Give back, unchanged, the line with "Keep writing the", the line with "return there *", and every line between them, and no other line.

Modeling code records
__________
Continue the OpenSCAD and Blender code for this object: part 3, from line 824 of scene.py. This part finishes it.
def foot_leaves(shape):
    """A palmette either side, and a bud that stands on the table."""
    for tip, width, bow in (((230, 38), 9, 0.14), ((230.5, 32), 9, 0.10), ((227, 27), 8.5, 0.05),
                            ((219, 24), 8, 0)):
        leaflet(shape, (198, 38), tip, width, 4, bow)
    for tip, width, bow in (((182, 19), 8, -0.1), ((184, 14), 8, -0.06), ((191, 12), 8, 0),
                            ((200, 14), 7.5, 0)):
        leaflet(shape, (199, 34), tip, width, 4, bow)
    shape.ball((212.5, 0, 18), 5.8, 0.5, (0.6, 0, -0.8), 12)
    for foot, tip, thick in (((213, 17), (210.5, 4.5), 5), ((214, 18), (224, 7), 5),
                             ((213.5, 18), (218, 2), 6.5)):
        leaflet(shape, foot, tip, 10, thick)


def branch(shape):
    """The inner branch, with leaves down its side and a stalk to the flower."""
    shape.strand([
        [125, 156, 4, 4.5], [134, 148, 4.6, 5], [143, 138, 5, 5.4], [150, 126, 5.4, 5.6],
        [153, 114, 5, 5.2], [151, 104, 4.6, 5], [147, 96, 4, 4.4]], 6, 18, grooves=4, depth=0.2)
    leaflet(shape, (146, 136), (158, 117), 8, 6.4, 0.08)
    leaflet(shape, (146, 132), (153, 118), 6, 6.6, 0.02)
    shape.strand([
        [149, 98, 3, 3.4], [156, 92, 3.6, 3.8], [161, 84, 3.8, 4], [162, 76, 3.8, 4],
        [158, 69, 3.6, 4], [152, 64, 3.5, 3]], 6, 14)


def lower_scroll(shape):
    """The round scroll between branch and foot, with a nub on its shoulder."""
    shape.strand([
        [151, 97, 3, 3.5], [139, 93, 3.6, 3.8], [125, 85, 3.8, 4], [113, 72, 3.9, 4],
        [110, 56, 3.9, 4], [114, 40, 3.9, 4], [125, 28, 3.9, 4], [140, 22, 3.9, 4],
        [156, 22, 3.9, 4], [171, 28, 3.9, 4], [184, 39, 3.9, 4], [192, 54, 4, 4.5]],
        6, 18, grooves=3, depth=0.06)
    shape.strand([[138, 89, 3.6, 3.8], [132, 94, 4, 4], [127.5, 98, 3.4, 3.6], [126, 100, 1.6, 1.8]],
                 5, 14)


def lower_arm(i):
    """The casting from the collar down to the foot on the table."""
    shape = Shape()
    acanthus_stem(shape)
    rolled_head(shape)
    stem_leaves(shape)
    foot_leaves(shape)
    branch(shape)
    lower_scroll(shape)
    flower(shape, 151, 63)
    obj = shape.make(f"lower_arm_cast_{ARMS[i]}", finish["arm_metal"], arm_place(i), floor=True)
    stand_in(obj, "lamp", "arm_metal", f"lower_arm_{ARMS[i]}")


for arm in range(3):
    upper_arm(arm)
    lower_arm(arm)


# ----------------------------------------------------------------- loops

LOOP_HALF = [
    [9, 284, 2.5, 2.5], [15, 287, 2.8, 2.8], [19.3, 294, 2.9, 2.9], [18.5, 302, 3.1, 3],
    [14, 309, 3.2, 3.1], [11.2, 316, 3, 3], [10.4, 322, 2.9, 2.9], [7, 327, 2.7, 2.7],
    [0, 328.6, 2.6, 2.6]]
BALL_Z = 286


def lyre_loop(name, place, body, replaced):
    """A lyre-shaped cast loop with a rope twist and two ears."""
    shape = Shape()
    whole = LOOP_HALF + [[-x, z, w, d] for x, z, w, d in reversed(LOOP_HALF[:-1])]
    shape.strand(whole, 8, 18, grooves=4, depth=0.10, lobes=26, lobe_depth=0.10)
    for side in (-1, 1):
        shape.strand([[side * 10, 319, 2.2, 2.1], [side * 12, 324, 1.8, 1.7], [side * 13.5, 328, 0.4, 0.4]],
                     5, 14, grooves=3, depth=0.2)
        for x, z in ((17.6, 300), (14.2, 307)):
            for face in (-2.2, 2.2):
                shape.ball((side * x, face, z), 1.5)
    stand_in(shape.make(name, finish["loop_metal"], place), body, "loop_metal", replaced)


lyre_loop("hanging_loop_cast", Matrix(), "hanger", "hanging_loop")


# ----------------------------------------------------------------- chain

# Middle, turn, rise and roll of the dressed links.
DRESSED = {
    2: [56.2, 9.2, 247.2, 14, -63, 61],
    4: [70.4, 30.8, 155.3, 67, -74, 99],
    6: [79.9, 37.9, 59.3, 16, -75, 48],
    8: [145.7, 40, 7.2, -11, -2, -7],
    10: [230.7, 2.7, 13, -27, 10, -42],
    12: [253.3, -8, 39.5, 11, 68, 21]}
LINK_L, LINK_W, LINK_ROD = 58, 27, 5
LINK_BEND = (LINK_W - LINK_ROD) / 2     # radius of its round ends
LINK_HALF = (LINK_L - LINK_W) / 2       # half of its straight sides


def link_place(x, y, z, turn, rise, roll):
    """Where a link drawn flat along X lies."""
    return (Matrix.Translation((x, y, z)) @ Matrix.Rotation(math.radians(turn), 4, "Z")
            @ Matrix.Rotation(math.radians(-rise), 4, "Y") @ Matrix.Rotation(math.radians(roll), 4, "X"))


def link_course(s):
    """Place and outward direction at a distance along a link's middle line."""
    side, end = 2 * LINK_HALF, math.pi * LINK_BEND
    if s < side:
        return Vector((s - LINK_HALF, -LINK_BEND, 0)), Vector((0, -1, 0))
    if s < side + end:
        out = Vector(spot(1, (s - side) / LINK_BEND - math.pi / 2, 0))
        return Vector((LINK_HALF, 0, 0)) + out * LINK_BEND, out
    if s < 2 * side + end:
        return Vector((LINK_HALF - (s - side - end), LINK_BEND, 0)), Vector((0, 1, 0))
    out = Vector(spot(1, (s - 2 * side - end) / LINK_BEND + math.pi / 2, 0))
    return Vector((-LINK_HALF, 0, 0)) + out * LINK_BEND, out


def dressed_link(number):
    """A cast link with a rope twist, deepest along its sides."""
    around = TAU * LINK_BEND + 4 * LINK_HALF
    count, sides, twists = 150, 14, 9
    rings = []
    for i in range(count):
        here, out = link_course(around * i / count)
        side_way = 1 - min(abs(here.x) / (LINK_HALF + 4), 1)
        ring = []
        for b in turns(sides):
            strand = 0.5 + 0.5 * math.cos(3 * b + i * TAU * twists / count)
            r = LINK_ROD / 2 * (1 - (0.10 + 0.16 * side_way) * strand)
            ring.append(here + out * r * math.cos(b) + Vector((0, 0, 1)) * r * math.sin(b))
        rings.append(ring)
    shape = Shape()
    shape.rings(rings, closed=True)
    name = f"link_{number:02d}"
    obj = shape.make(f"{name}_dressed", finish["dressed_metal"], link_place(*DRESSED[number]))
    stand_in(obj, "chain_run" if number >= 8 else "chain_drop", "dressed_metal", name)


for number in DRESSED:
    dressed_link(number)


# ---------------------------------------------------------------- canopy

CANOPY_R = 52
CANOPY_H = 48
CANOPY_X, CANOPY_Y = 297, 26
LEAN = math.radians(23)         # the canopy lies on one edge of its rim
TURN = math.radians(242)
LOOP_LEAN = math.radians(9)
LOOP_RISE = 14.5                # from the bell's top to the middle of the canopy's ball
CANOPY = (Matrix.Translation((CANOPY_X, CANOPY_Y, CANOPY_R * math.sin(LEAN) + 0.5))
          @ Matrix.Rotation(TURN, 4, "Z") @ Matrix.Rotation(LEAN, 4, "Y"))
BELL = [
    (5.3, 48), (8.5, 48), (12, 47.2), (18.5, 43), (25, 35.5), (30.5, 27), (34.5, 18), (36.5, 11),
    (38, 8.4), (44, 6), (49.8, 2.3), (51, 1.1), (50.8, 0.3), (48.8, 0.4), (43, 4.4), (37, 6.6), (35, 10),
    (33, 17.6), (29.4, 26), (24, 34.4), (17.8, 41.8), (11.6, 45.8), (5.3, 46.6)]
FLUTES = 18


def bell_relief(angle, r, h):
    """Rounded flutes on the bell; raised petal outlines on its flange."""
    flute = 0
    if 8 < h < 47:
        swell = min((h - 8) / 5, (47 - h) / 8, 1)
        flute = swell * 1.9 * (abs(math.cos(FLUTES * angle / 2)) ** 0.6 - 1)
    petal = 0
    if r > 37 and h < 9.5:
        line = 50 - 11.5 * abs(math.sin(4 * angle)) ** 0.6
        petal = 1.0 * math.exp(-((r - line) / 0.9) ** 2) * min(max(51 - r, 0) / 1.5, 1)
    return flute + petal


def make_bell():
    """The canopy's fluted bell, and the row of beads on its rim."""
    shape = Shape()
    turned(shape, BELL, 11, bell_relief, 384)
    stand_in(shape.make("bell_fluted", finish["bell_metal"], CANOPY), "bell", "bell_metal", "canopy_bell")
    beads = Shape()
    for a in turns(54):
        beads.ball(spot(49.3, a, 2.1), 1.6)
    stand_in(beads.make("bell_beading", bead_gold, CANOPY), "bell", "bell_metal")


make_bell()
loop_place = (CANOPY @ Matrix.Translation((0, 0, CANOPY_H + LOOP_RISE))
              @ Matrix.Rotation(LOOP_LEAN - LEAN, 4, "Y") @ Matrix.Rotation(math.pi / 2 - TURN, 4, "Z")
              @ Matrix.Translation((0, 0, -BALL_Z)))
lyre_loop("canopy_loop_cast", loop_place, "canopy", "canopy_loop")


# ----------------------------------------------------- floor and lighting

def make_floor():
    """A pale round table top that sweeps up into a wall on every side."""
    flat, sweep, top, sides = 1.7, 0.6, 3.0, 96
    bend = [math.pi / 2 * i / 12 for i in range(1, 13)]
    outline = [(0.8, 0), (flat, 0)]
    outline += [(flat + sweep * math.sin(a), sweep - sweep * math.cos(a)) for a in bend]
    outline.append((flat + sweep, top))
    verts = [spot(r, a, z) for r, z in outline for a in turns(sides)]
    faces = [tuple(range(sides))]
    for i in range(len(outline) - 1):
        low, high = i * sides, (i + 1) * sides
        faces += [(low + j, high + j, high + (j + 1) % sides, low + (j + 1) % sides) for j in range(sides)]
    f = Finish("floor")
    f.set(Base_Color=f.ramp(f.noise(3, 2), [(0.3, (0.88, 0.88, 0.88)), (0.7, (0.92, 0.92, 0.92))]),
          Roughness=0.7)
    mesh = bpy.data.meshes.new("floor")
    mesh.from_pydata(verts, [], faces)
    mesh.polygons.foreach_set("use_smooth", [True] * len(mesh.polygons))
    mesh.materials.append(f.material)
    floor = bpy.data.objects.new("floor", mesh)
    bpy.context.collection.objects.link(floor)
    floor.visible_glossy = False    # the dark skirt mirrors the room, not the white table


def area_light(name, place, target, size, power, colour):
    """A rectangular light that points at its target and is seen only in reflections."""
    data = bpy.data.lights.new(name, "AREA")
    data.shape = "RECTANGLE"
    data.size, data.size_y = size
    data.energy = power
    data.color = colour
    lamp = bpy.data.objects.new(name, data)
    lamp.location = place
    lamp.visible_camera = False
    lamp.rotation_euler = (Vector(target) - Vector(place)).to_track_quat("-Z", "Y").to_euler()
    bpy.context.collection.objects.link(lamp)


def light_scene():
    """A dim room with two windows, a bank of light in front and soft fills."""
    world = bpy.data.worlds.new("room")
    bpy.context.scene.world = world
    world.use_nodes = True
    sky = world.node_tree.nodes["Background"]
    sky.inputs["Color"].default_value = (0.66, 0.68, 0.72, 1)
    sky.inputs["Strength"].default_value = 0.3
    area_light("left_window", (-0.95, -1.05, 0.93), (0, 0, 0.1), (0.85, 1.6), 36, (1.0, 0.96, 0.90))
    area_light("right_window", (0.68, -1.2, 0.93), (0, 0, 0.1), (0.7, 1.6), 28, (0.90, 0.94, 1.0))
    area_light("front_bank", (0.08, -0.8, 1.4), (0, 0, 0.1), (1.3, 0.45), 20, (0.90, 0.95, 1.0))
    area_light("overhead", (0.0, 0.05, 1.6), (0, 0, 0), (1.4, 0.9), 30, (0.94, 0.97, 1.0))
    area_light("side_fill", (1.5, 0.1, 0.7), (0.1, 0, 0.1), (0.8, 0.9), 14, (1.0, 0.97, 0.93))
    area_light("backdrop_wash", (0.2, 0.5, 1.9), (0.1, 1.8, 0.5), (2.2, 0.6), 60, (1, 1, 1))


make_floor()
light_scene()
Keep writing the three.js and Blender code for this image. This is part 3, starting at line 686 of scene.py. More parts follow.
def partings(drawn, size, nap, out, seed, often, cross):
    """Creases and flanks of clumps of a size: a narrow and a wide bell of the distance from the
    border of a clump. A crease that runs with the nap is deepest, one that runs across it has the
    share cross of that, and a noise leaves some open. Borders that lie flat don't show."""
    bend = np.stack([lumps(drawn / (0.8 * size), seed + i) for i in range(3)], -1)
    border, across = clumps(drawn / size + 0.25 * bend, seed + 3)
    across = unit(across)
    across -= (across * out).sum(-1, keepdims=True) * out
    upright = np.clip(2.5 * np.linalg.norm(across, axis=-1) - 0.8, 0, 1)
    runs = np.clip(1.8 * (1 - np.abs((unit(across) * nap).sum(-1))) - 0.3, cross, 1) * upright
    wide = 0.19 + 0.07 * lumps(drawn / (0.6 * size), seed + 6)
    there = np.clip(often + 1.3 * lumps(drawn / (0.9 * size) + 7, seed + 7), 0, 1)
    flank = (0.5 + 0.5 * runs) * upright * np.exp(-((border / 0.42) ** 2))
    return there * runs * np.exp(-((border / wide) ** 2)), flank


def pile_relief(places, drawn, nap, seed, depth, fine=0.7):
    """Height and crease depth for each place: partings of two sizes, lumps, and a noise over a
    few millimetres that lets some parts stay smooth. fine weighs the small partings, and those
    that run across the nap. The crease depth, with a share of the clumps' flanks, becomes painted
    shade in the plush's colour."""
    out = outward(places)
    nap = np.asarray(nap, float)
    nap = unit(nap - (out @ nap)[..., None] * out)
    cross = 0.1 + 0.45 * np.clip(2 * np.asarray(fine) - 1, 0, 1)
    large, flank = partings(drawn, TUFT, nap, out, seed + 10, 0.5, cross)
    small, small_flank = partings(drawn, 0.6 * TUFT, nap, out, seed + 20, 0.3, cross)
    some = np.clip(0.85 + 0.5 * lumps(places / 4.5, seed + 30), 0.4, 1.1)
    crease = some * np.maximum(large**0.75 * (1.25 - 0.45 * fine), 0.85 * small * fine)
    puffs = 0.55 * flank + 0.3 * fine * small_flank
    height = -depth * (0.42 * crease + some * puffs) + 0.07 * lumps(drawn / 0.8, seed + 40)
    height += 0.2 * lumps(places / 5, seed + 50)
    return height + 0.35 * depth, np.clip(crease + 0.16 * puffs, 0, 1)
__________
### SOLUTION FOR THIS EXERCISE
Keep writing the three.js and Blender code for this image. This is part 3, starting at line 686 of scene.py. More parts follow.
def partings(drawn, size, nap, out, seed, often, cross):
    """Creases and flanks of clumps of a size: a narrow and a wide bell of the distance from the
    border of a clump. A crease that runs with the nap is deepest, one that runs across it has the
    share cross of that, and a noise leaves some open. Borders that lie flat don't show."""
    bend = np.stack([lumps(drawn / (0.8 * size), seed + i) for i in range(3)], -1)
    border, across = clumps(drawn / size + 0.25 * bend, seed + 3)
    across = unit(across)
    across -= (across * out).sum(-1, keepdims=True) * out
    upright = np.clip(2.5 * np.linalg.norm(across, axis=-1) - 0.8, 0, 1)
    runs = np.clip(1.8 * (1 - np.abs((unit(across) * nap).sum(-1))) - 0.3, cross, 1) * upright
    wide = 0.19 + 0.07 * lumps(drawn / (0.6 * size), seed + 6)
    there = np.clip(often + 1.3 * lumps(drawn / (0.9 * size) + 7, seed + 7), 0, 1)
    flank = (0.5 + 0.5 * runs) * upright * np.exp(-((border / 0.42) ** 2))
    return there * runs * np.exp(-((border / wide) ** 2)), flank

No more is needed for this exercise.